Plusieurs hommes d’affaires accusés de blanchiment d’argent et de fraudes fiscales seraient maintenus en garde à vue ces derniers jours. La liste risque de s’allonger.
Le premier juge d’instruction près le Pôle judiciaire et financier avait émis le 30 octobre dernier un mandat de dépôt contre l’homme d’affaires Taoufik Mkacher, pour des accusations similaires. Sa fille a adressé un message au Président de la République sur une vidéo postée sur les réseaux sociaux, le suppliant d’intervenir en faveur de son père pour des raisons de santé, tout en indiquant que ce dernier a déposé un dossier auprès de ladite commission le 26 juin 2023, et qu’il a été arrêté quelques jours avant qu’il ne puisse collecter la somme d’argent due. Or, Mkacher a été inculpé le 20 octobre dernier dans une nouvelle affaire.
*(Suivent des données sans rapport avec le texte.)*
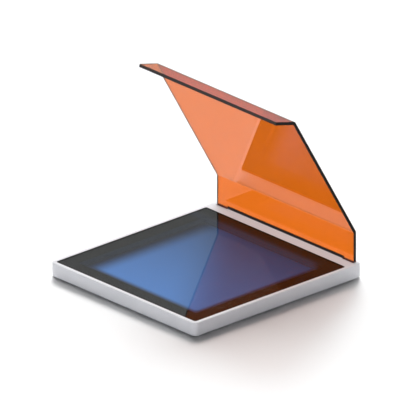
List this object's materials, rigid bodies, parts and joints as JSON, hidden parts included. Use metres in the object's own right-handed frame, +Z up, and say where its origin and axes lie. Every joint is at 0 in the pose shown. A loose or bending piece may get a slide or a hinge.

Selon des sources dignes de foi, l’étau est en train de se resserrer autour de quelques hommes d’affaires poursuivis pour divers chefs d’accusation.
Que dit la loi ?
Contacté par La Presse pour livrer son point de vue sur ces affaires, Maître Karim Jouaihia, pénaliste et avocat à la Cour de cassation, nous explique que «toute personne poursuivie est présumée innocente et devrait faire face au procès pénal en liberté, et ce jusqu’au prononcé d’un jugement d’acquittement ou de condamnation. Exceptionnellement, la loi pénale autorise la mise en détention de la personne poursuivie qui n’a pas encore été condamnée dans des conditions bien déterminées».
Ainsi, durant l’enquête préliminaire, le prévenu peut être gardé à vue pour les besoins de l’enquête par une ordonnance du procureur de la République pour une durée ne dépassant pas 48 heures, avec possibilité de prolongation une seule fois pour une durée de 24 heures en matière de délits et de 48 heures en matière de crimes.
Toutefois, et pour ce qui est des infractions terroristes ou de blanchiment d’argent, le prévenu peut être gardé à vue pour une durée ne dépassant pas cinq jours avec possibilité de prolongation de deux fois pour la même période.
Par ailleurs, durant l’instruction, l’inculpé peut être soumis à la détention préventive dans les cas de crimes ou délits flagrants et toutes les fois que, en raison de l’existence de présomptions graves, la détention semble nécessaire comme une mesure de sécurité pour éviter de nouvelles infractions, comme une garantie de l’exécution de la peine ou comme un moyen d’assurer la sûreté de l’information.
A cet effet, la détention préventive peut être décidée par le juge d’instruction pour une période ne dépassant pas six mois avec possibilité de prolongation une seule fois en cas de délit, pour une durée qui ne peut être supérieure à trois mois, et deux fois, en cas de crime, sans que chaque durée dépasse quatre mois.
Des agendas ont interféré pour saper le processus
Il est à rappeler dans ce même contexte que le gouvernement prévoit, dans le projet de loi de finances 2024, des mesures organisant l’opération du transfert provisoire des fonds gelés auprès des banques à la Trésorerie de l’Etat dans un délai ne dépassant pas le 15 avril 2024. En cas de non-transfert des fonds ou de retard, une amende de 10% est imposée aux banques réfractaires.
La restitution des biens mal acquis estimé à 13.500 milliards revêt une importance capitale pour le Président de la République. Sauf que la création de la Commission nationale de conciliation pénale (Cncp), en mars 2022, n’a pas été à la hauteur des ambitions du locataire de Carthage qui a fait de la question des biens spoliés son cheval de bataille.
Des agendas ont interféré dans le processus pour saper les efforts de cette commission, commentera plus tard son président limogé, Makram Ben M’na.
Kaïs Saïed est catégorique: «Les institutions sont créées pour s’acquitter de leurs missions», ou encore « nous livrons une course contre la montre pour récupérer l’argent spolié». La justice tranchera.